Certains argueront que c’est là précisément la fonction du jeu : une expérience affranchie des conséquences, une fleure épargnée par les ronces du « réel », un espace en somme « libéré ». Assurément, le jeu permet cette respiration, cette suspension de la vie quotidienne — c’est là même un de ses possibles attributs. Mais ce n’est pas le jeu en soi qui est neutre ou « inoffensif », c’est l’usage qu’on en fait. Et ici, l’usage est largement orienté par la logique du spectacle et de la consommation. Les festivals s’enorgueillissent comme des lieux d’enchantement, où le fun devient la norme et la convivialité, une injonction.
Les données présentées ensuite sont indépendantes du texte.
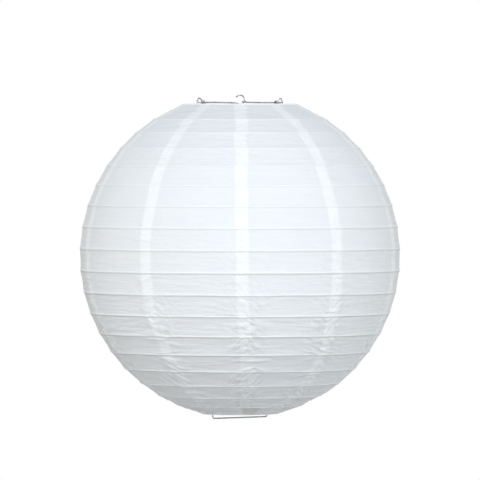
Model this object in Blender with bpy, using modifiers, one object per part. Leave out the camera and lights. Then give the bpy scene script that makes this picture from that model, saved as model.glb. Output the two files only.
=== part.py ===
"""Round paper lantern: wire rings, paper bands between them, and a hanging wire expander.

Metres, +Z up. The origin is the inside top of the hanging loop, where a cord or hook
carries the lantern. The crossbar of the expander lies along X, and every ring is centred
on the Z axis, along which the shell folds up.
"""
import math

import bpy
from mathutils import Matrix, Vector

# Shell: rings on an ellipse turned about Z, with a smaller wire ring at each opening.
SHELL_DIAMETER = 0.350
SHELL_HALF_HEIGHT = 0.177
RIB_COUNT = 17
FIRST_RIB_LATITUDE = math.radians(57.2)
LAST_RIB_LATITUDE = math.radians(-67.3)
TOP_RING_RADIUS = 0.0625
BOTTOM_RING_RADIUS = 0.041
RIM_WIRE_DIAMETER = 0.0016
RIB_WIRE_DIAMETER = 0.0010
PAPER_THICKNESS = 0.0002
FACETS_ROUND = 40
RIM_WIRE_SIDES = 6
RIB_WIRE_SIDES = 4

# Label: a blank slip pasted inside the lowest paper band, two facets wide.
LABEL_FIRST_FACET = 26
LABEL_FACETS = 2
LABEL_HEIGHT = 0.0245
LABEL_ABOVE_RING = 0.0020
LABEL_THICKNESS = 0.0002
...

Mais sous la bannière du « sympathique », toute pensée critique, tout regard sur soi ou sur le collectif est évacué : pas de place au doute, à la nuance, à la friction.

Pas plus que ne l’est « par défaut » un jeu de société, les événements ludiques ne sont pas structurés comme des espaces d’émancipation culturelle. Ils restent des lieux de plaisir, d’émerveillement et de consommation, remplissant ainsi la même fonction qu’un parc d’attraction. Les jeux y sont des « machines à sensation » que les joueurs testent au gré de leur parcours, entre le snack et le passage à la boutique. Tant que les festivals — et à leurs côtés tout le secteur professionnel — persisteront dans ce modèle de saturation joyeuse, ils conserveront cette allure d’énième supermarché du divertissement, complices malgré eux du manque de maturation du médium dans son ensemble — un refus implicite de grandir, de se complexifier, et de creuser les multiples facettes du jeu.

Pourtant, même au cœur des festivals les plus saturés, le jeu garde la capacité à devenir un espace de sens, de réflexion, voire de transformation individuelle ou collective. La question n’est donc pas seulement de jouer ou de consommer, ni de renier le plaisir de « jouer pour jouer » : elle est de savoir comment l’on choisit d’utiliser le jeu, et ce que, par moment, l’on souhaite en faire au-delà d’un pur divertissement. Non pas pour restreindre ses usages, mais bien au contraire pour les élargir.